Mackay's History of Fishing
When settlers first came to the area, few fish were found in the Big Lost River aside from the native whitefish. The Big Lost’s
mountain whitefish population was isolated from other mountain whitefish between 165,000 and 340,000 years ago. This happened when the "sink drainages" of central Idaho became disconnected from ancient Lake Terreton and the Snake River. Sink drainages flow to the northern edge of the Snake River Plain and then flow underground. This isolation explains the subtle differences in appearance between the Big Lost whitefish and other similar species.
Trout were first introduced in 1889, when they were transported in barrels by pack horses from the Wood River. By 1918, the Big Lost River had become known as the best trout fishery in the state. Fishermen gave credit to the food-rich reservoir which helped fish to over the winter.

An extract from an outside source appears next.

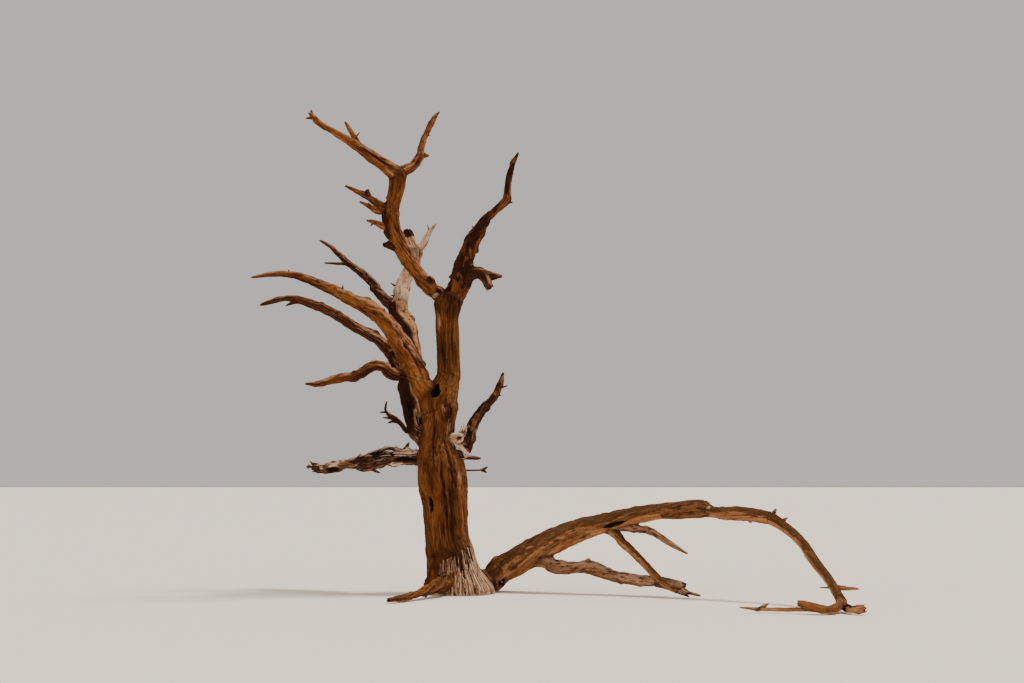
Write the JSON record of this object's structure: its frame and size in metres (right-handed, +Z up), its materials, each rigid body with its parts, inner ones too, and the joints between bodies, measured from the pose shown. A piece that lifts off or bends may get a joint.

By the 1920s, fishing had become an important economic asset to the Mackay area. President Warren G. Harding and his party toured Pocatello and Idaho Falls in June 1923. A dozen Mackay anglers “whipped the stream the night before with their flies and 500 rainbow trout were presented to His Excellency, as a gift and remembrance of the Lost River.” The Idaho Fish and Game built the river’s first hatchery upstream from here in 1925. This hatchery is still in operation today.
Fishing on the Big Lost River and Mackay Reservoir is a year-round sport today. Many fishing outfitters and sporting goods stores in Idaho advertise the outstanding fly fishing throughout the region. Hundreds of anglers brave the winter weather every year for a spot on the frozen reservoir. Fishing licenses are required, and are sold at several businesses in Mackay.